Quello che scrivo non è mio
La storia è sempre la stessa e si svolge più o meno così: accetti il lavoro da un nuovo cliente, gli sottoponi il questionario con un sacco di domande, vai di Skype call e incontri dal vivo per approfondire l’argomento, studi per affari tuoi, dai inizio alla fase creativa.
Scrivi. Cancelli. Scrivi di nuovo. Limi. Rafforzi. Tagli. Cuci. Leggi. Lasci passare del tempo. Respiri. Rileggi ad alta voce.
I testi che hai realizzato funzionano, sono proprio come te li eri immaginato, le parole filano lisce una dopo l’altra, il ritmo non scende, il messaggio arriva forte e chiaro. Insomma, sei soddisfatto.
Consegni il lavoro al tuo cliente e inizi a fare il refresh della tua casella email nell’attesa spasmodica di una risposta (che dai, su, dopo 8 anni avrai imparato che mica arriva subito, no?).
Poi, ecco l’email con le correzioni.
Il cliente ha quasi sempre ragione
In qualsiasi lavoro di copy, il committente ha il sacrosanto diritto di dire la sua: mi piace, è proprio quello che avrei voluto dire io, questa frase invece non la trovo abbastanza coerente, qui userei questa parola, questo passaggio è da rivedere. Ci sta. Si sta parlando della sua comunicazione, della sua attività, del suo messaggio, non del tuo.
Per quanto tu possa aver interpretato un concetto nel modo migliore possibile, è normale che ci sia qualche sfumatura che sfugge, anche se hai passato le ultime settimane a studiare le corone epicicloidali e ti sei scervellato notte e giorno per raccontarle nel modo più sexy del mondo.
Se all’inizio mi irrigidivo sulle modifiche e me la prendevo perché mi convincevo di non aver scritto abbastanza bene, con il tempo ho capito che una parte del mio lavoro è accompagnare i miei clienti verso una comunicazione più utile e interessante, anche se non sempre perfetta come avrei voluto io.
Quindi, ok a sostituire un termine con un altro che piace di più, usare una frase piuttosto di un’altra per quanto sia meno fluida se messa vicina alle altre.
Il mio cliente non sono io, non sono io che pago la fattura, non spetta a me il giudizio finale.
C’è un però
Le modifiche ai tuoi testi sono accettabili finché non incidono sulla tua professionalità.

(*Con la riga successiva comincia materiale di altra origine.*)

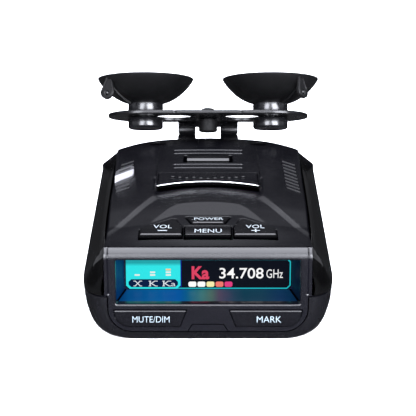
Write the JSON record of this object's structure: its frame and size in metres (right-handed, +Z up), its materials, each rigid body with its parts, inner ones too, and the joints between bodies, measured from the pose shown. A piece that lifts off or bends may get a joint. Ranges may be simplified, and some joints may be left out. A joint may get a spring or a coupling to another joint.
{
  "type": "radar detector",
  "caption": "Windscreen radar detector with a recessed lit display, sprung top and front keys and a folded steel bracket with two suction cups.",
  "frame": {"origin": "middle of the flat underside of the housing", "axes": "+Z up, the display faces -Y, the antenna end faces +Y, +X is the driver's right as they read the display"},
  "size_m": [0.076, 0.1361, 0.0553],
  "materials": {
    "matte_black": "fine moulded texture",
    "gloss_black": "polished",
    "bezel_grey": "satin",
    "button_black": "satin",
    "rubber_black": "smooth moulded",
    "bracket_steel": "black coated spring steel",
    "chrome": "plated",
    "screen_glass": "lit display behind glass",
    "ir_window": "infra-red passing, dark",
    "circuit_green": "solder mask",
    "tin_plate": "plated steel",
    "cast_zinc": "as cast",
    "switch_black": "moulded",
    "copper_flex": "polyimide film",
    "ceramic_tan": "ceramic",
    "clear_lens": "clear tinted",
    "satin_silver": "satin"
  },
  "bodies": {
    "housing": {"lower_cover": "matte_black", "upper_cover": "matte_black", "side_panel_left": "gloss_black", "side_panel_right": "gloss_black", "front_window": "ir_window", "display_bezel": "bezel_grey", "display_shroud": "gloss_black", "release_spring": "tin_plate", "main_board": "circuit_green", "top_key_board": "circuit_green", "front_key_board": "circuit_green", "volume_down_switch": "switch_black", "volume_up_switch": "switch_black", "menu_switch": "switch_black", "power_switch": "switch_black", "mute_dim_switch": "switch_black", "mark_switch": "switch_black", "oled_panel": "screen_glass", "display_ribbon": "copper_flex", "shield_can": "tin_plate", "gps_antenna": "ceramic_tan", "speaker_frame": "switch_black", "speaker_magnet": "tin_plate", "laser_sensor_board": "circuit_green", "laser_lens": "clear_lens", "horn_antenna": "cast_zinc", "power_jack": "switch_black", "earphone_jack": "switch_black", "usb_port": "switch_black", "case_screw_rear_left": "tin_plate", "case_screw_rear_right": "tin_plate", "case_screw_front_left": "tin_plate", "case_screw_front_right": "tin_plate", "top_screw_left": "tin_plate", "top_screw_right": "tin_plate", "badge_plate": "matte_black", "chrome_trim": "chrome", "grille_left": "matte_black", "grille_right": "matte_black", "grille_tab": "satin_silver"},
    "bracket": {"bracket": "bracket_steel", "bumper": "rubber_black"},
    "cup_left": {"suction_cup_left": "rubber_black"},
    "cup_right": {"suction_cup_right": "rubber_black"},
    "volume_up_key": {"volume_up_button": "button_black"},
    "volume_down_key": {"volume_down_button": "button_black"},
    "menu_key": {"menu_button": "button_black"},
    "power_key": {"power_button": "button_black"},
    "mark_key": {"mark_button": "button_black"},
    "mute_dim_key": {"mute_dim_button": "button_black"},
    "release": {"release_button": "button_black"}
  },
  "joints": [
    {"name": "volume_up_press", "type": "slide", "parent": "housing", "child": "volume_up_key", "axis": [0, 0, -1], "range_m": [0, 0.0005], "stiffness_N_per_m": 800},
    {"name": "volume_down_press", "type": "slide", "parent": "housing", "child": "volume_down_key", "axis": [0, 0, -1], "range_m": [0, 0.0005], "stiffness_N_per_m": 800},
    {"name": "menu_press", "type": "slide", "parent": "housing", "child": "menu_key", "axis": [0, 0, -1], "range_m": [0, 0.0005], "stiffness_N_per_m": 800},
    {"name": "power_press", "type": "slide", "parent": "housing", "child": "power_key", "axis": [0, 0, -1], "range_m": [0, 0.0005], "stiffness_N_per_m": 800},
    {"name": "mute_dim_press", "type": "slide", "parent": "housing", "child": "mute_dim_key", "axis": [0, 1, 0], "range_m": [0, 0.0003], "stiffness_N_per_m": 800},
    {"name": "mark_press", "type": "slide", "parent": "housing", "child": "mark_key", "axis": [0, 1, 0], "range_m": [0, 0.0003], "stiffness_N_per_m": 800},
    {"name": "release_press", "type": "slide", "parent": "housing", "child": "release", "axis": [0, 0, -1], "range_m": [0, 0.0012], "stiffness_N_per_m": 500, "deforming": ["release_spring"]},
    {"name": "bracket_slide", "type": "slide", "parent": "housing", "child": "bracket", "axis": [0, 1, 0], "range_m": [0, 0.04]},
    {"name": "cup_left_turn", "type": "hinge", "parent": "bracket", "child": "cup_left", "pos_m": [-0.0215, 0.05894, 0.0377], "axis": [0, 0.3338, 0.9426], "continuous": true},
    {"name": "cup_right_turn", "type": "hinge", "parent": "bracket", "child": "cup_right", "pos_m": [0.0215, 0.05894, 0.0377], "axis": [0, 0.3338, 0.9426], "continuous": true}
  ]
}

A questo proposito, mi è capitato in passato di accettare un lavoro per dei testi di una brochure: argomento non troppo complesso, compenso pagato tutto in anticipo (wow!), il giusto tempo a disposizione. Insomma, dovevo solo darmi da fare. Scrivo i testi, li consegno al cliente e lui me li rimanda inserendo in diverse frasi la virgola tra soggetto e verbo, lamentando la mia disattenzione e scarsa competenza.
A nulla è valso prendere il telefono e spiegare, né linkare crusche e grammatiche varie. Non ha voluto sentir ragioni: quelli che erano errori, gravi, per lui rappresentavano una mia mancanza. È andato in stampa così. Il mio nome non compariva in quella brochure, ma immagini il danno che ne sarebbe derivato se invece ci fosse stato?
Questa è una storia al limite del surreale, a un certo punto speravo si trattasse di una Candid Camera, ma mi sono trovata in altre situazioni difficili in cui mi è stato chiesto di inserire termini aziendalesi, burocratesi, o il solito servizi a 360 gradi.
Il nostro diritto
Se il cliente ha il diritto di modificare un mio lavoro perché lo paga, io ho il diritto di non riconoscere quel lavoro come mio perché snatura la mia professionalità. E noi copy, grafici, social media manager, comunicatori, dovremmo pretenderlo sempre: un contenuto rimaneggiato, che non è del tutto farina del nostro sacco, non può svalutare chi siamo e mettere in pericolo quello che ci siamo costruiti con fatica e impegno.
Quello che scrivo non è mio: anche se tutte le volte mi affeziono, bisogna lasciarlo andare. Così, nel bene e nel male.